- **Task to complete**: Repeat the listing below in full, exactly as it stands.

#### Material provided ####

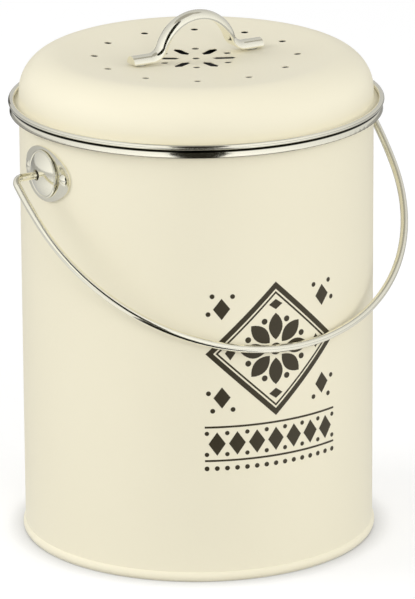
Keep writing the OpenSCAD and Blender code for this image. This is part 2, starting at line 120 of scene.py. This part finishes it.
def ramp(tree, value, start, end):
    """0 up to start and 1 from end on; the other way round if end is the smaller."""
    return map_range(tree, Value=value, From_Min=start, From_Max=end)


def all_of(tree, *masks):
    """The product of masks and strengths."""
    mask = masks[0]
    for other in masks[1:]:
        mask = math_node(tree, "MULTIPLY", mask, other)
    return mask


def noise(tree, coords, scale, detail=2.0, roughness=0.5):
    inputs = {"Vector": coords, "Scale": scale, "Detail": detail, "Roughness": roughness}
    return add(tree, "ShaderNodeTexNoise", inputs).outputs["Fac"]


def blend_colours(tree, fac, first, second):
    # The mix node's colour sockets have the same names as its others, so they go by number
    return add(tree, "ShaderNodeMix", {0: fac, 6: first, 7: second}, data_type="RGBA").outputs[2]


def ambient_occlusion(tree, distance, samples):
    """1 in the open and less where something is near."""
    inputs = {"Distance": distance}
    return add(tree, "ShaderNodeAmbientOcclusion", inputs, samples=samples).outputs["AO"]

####

- **Correct answer**:
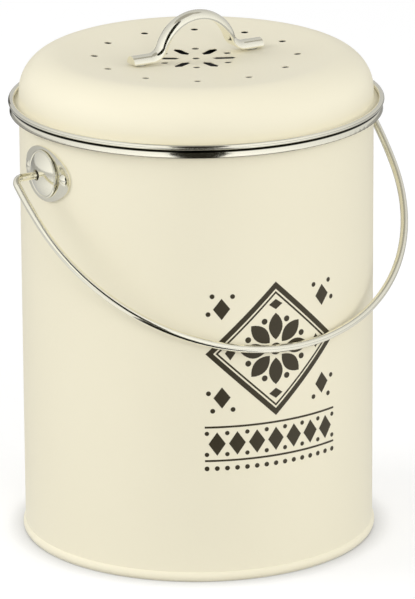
Keep writing the OpenSCAD and Blender code for this image. This is part 2, starting at line 120 of scene.py. This part finishes it.
def ramp(tree, value, start, end):
    """0 up to start and 1 from end on; the other way round if end is the smaller."""
    return map_range(tree, Value=value, From_Min=start, From_Max=end)


def all_of(tree, *masks):
    """The product of masks and strengths."""
    mask = masks[0]
    for other in masks[1:]:
        mask = math_node(tree, "MULTIPLY", mask, other)
    return mask


def noise(tree, coords, scale, detail=2.0, roughness=0.5):
    inputs = {"Vector": coords, "Scale": scale, "Detail": detail, "Roughness": roughness}
    return add(tree, "ShaderNodeTexNoise", inputs).outputs["Fac"]


def blend_colours(tree, fac, first, second):
    # The mix node's colour sockets have the same names as its others, so they go by number
    return add(tree, "ShaderNodeMix", {0: fac, 6: first, 7: second}, data_type="RGBA").outputs[2]


def ambient_occlusion(tree, distance, samples):
    """1 in the open and less where something is near."""
    inputs = {"Distance": distance}
    return add(tree, "ShaderNodeAmbientOcclusion", inputs, samples=samples).outputs["AO"]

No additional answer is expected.